彼女が着ていたローブを捨てる。チラリと見れば自分の腕の中に、大事なものがあるのだと言う実感で……つい笑顔を零していた。
それもほんの一瞬。すぐに戦闘に集中する。
「お、まえ……!!!」
既に半分以上が、黒い体に覆われた魔獣の姿になりかけの者が、私の事を見て驚きと信じられないと思う表情で入り乱れている。そこに水の刃が襲い掛かり、水辺もないと言うのに瞬時に激流に飲まれそのままま出口へと吹き飛んでいく。
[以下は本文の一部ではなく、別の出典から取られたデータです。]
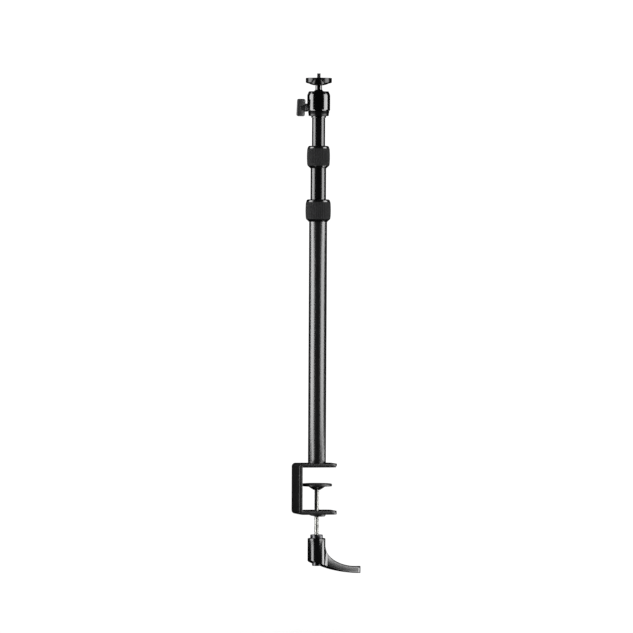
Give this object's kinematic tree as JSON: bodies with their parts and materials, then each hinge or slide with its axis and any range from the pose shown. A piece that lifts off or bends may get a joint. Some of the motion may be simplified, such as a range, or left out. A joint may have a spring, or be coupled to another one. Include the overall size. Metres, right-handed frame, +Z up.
{
  "type": "telescopic desk clamp stand",
  "caption": "Telescopic desk-clamp stand for a webcam: C-clamp, three-section twist-lock pole and a mini ball head with a camera screw.",
  "frame": {"origin": "on the pole's axis, in the plane of the desk top that the upper jaw's pad rests on", "axes": "+Z up along the pole, +X out of the clamp's throat, -X the clamp's spine and the wing knob"},
  "size_m": [0.1218, 0.0574, 0.8368],
  "materials": {
    "anodised_tube": "satin black anodised",
    "anodised_head": "gloss black anodised",
    "coated_metal": "fine matte black coating",
    "lever_metal": "smooth black coating",
    "lock_plastic": "matte black moulded",
    "grey_nylon": "natural moulded",
    "rubber": "matte black",
    "steel": "zinc plated, bright",
    "black_steel": "black oxide"
  },
  "bodies": {
    "clamp": {"clamp_bracket": "coated_metal", "jaw_pad": "rubber", "pole_bolt": "steel", "base_plug": "grey_nylon", "lower_tube": "anodised_tube", "lower_lock_sleeve": "lock_plastic"},
    "lower_collet": {"lower_collet": "grey_nylon"},
    "lower_collar": {"lower_collar": "lock_plastic"},
    "middle_guide": {"middle_guide": "grey_nylon"},
    "middle_tube": {"middle_tube": "anodised_tube", "upper_lock_sleeve": "lock_plastic"},
    "upper_collet": {"upper_collet": "grey_nylon"},
    "upper_collar": {"upper_collar": "lock_plastic"},
    "upper_guide": {"upper_guide": "grey_nylon"},
    "head": {"upper_tube": "anodised_tube", "tube_cap": "anodised_head", "head_base": "anodised_head", "ball_housing": "anodised_head"},
    "brake_shoe": {"brake_shoe": "steel"},
    "knob": {"knob_screw": "steel", "lock_knob": "lock_plastic"},
    "ball_cup": {"ball_seat": "grey_nylon"},
    "ball": {"ball_stem": "anodised_head", "camera_stud": "black_steel"},
    "plate": {"top_plate": "anodised_head", "plate_pad": "rubber"},
    "pressure_pad": {"pressure_pad": "coated_metal", "pressure_pad_rubber": "rubber"},
    "spindle": {"clamp_screw": "steel", "lever_insert": "black_steel", "retaining_screw": "black_steel"},
    "lever": {"lever_handle": "lever_metal", "return_spring": "steel"}
  },
  "joints": [
    {"name": "lower_collet_release", "type": "slide", "parent": "clamp", "child": "lower_collet", "axis": [0, 0, 1], "range_m": [0, 0.001]},
    {"name": "lower_collar_turn", "type": "hinge", "parent": "lower_collet", "child": "lower_collar", "pos_m": [0, 0, 0.4284], "axis": [0, 0, 1], "range_deg": [0, 120]},
    {"name": "middle_slide", "type": "slide", "parent": "clamp", "child": "middle_guide", "axis": [0, 0, 1], "range_m": [-0.05, 0.29]},
    {"name": "middle_turn", "type": "hinge", "parent": "middle_guide", "child": "middle_tube", "pos_m": [0, 0, 0.4284], "axis": [0, 0, 1], "continuous": true},
    {"name": "upper_collet_release", "type": "slide", "parent": "middle_tube", "child": "upper_collet", "axis": [0, 0, 1], "range_m": [0, 0.001]},
    {"name": "upper_collar_turn", "type": "hinge", "parent": "upper_collet", "child": "upper_collar", "pos_m": [0, 0, 0.5177], "axis": [0, 0, 1], "range_deg": [0, 120]},
    {"name": "upper_slide", "type": "slide", "parent": "middle_tube", "child": "upper_guide", "axis": [0, 0, 1], "range_m": [-0.045, 0.3]},
    {"name": "upper_turn", "type": "hinge", "parent": "upper_guide", "child": "head", "pos_m": [0, 0, 0.5177], "axis": [0, 0, 1], "continuous": true},
    {"name": "shoe_slide", "type": "slide", "parent": "head", "child": "brake_shoe", "axis": [-1, 0, 0], "range_m": [0, 0.001]},
    {"name": "knob_turn", "type": "hinge", "parent": "brake_shoe", "child": "knob", "pos_m": [-0.03, 0, 0.6], "axis": [-1, 0, 0], "range_deg": [0, 360]},
    {"name": "ball_pan", "type": "hinge", "parent": "head", "child": "ball_cup", "pos_m": [0, 0, 0.62], "axis": [0, 0, 1], "continuous": true},
    {"name": "ball_tilt", "type": "hinge", "parent": "ball_cup", "child": "ball", "pos_m": [0, 0, 0.62], "axis": [0, 1, 0], "range_deg": [-18, 18]},
    {"name": "plate_turn", "type": "hinge", "parent": "ball", "child": "plate", "pos_m": [0, 0, 0.64], "axis": [0, 0, 1], "continuous": true},
    {"name": "pad_travel", "type": "slide", "parent": "clamp", "child": "pressure_pad", "axis": [0, 0, 1], "range_m": [-0.033, 0.027]},
    {"name": "screw_turn", "type": "hinge", "parent": "pressure_pad", "child": "spindle", "pos_m": [0, 0, -0.09], "axis": [0, 0, 1], "range_deg": [-9360, 7560]},
    {"name": "lever_pull", "type": "slide", "parent": "spindle", "child": "lever", "axis": [0, 0, -1], "range_m": [0, 0.004], "stiffness_N_per_m": 900, "springref_m": -0.006, "deforming": ["return_spring"]}
  ],
  "couplings": [
    {"joint": "lower_collet_release", "follows": "lower_collar_turn", "m_per_rad": 0.000477},
    {"joint": "upper_collet_release", "follows": "upper_collar_turn", "m_per_rad": 0.000477},
    {"joint": "shoe_slide", "follows": "knob_turn", "m_per_rad": 0.000159},
    {"joint": "pad_travel", "follows": "screw_turn", "m_per_rad": 0.0001989}
  ]
}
それを実行した人物に、私は思わずいつもの調子で言った。
「遅いぞ、ラーグレス。さっさとしろ」
「その言い方……。まさか芝居でもしてたのか」
呆れた様な声に懐かしさを覚え、そして頭の中であやふやだったものが全てカチリ、と綺麗にはまっていく。ふっと息を短く吐いたのは、いつものようになったのだと言う思いとどうしてか隣に来る奴の所為か。
「はっ、まさか。記憶が無かったのは本当だ。そもそもお前と話すのに、芝居をする必要があるか?」
「…………いつもの、カーラスだな」
引き攣った顔と諦めの声。
決して彼女の……姫様の前では言えないものだし、今まで隠してきた。
ラーグレスは姫様の無事を見て気を緩ませるが、さっと引き締めた様に剣を持ち私と姫様を護る様にして立つ。
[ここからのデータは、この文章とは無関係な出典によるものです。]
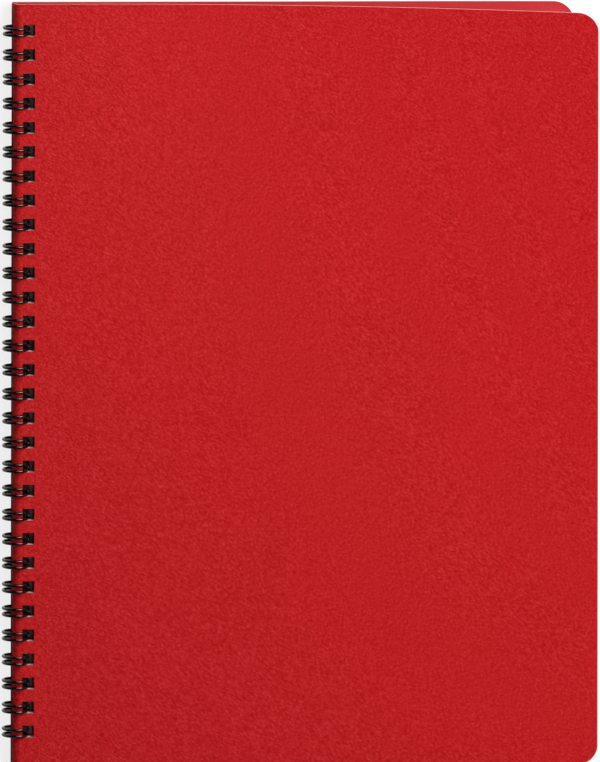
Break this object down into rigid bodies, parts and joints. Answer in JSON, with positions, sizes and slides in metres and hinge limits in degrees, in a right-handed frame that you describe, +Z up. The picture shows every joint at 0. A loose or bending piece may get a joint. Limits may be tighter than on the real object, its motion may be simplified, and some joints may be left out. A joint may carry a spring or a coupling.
{
  "type": "spiral notebook",
  "caption": "Notebook bound with twin-loop wire, with a curling leatherette front cover, a back cover and a block of pages.",
  "frame": {"origin": "on the surface it lies on, under the middle of the notebook's outline, its curled front cover included", "axes": "+X from the spine to the free side, +Y from the notebook's foot to its head, +Z up from the surface through the front cover"},
  "size_m": [0.2064, 0.2666, 0.028],
  "materials": {
    "front_cover": "grained leatherette on card, half matt",
    "back_cover": "grained leatherette on card, half matt",
    "pages": "matt uncoated paper",
    "wire": "glossy black nylon coating on steel wire"
  },
  "bodies": {
    "pages": {"page_block": "pages", "binding_wire": "wire"},
    "front": {"front_cover": "front_cover"},
    "back": {"back_cover": "back_cover"}
  },
  "joints": [
    {"name": "front_cover_turn", "type": "hinge", "parent": "pages", "child": "front", "pos_m": [-0.09845, 0, 0.00475], "axis": [0, -1, 0], "range_deg": [0, 180]},
    {"name": "back_cover_turn", "type": "hinge", "parent": "pages", "child": "back", "pos_m": [-0.09845, 0, 0.00475], "axis": [0, -1, 0], "range_deg": [-180, 0]}
  ]
}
「そのままでいろ。姫様を連れ去ろうだなんて真似はさせない」
「バカが。私は奴に仕返しをする」
「は? って、おい!!!」
そのまま姫様をラーグレスに預け、意識が浮上していないのを念の為にと確認した。
平気だと判断すれば周囲の温度が下がる。
私達の後ろにある瓦礫が、周りで崩れているものが凍りづくようにしてどんどん温度を下げていく。
無論、姫様の……一応、ラーグレスの周囲には適温になる様に調整しながら私の周りには幾つもの氷の刃が生み出されていく。
「私を使って好き放題したな。なに、怒ってなんかいないさ。私がバカで油断して、お前達に良い様にされたんだからな!!!」
ラーグレスは「それ怒ってるだろ」とか言っているが無視だ。
終わった後にきっちり言い聞かせようと思い、私は躊躇なく氷の刃と氷の塊を魔獣だった者へと投げ付ける。
凄い音がしたが気のせいだな……と思いそのまま攻撃を続けた。
反発が上手くないのを実感し、始末する事だけを考えた。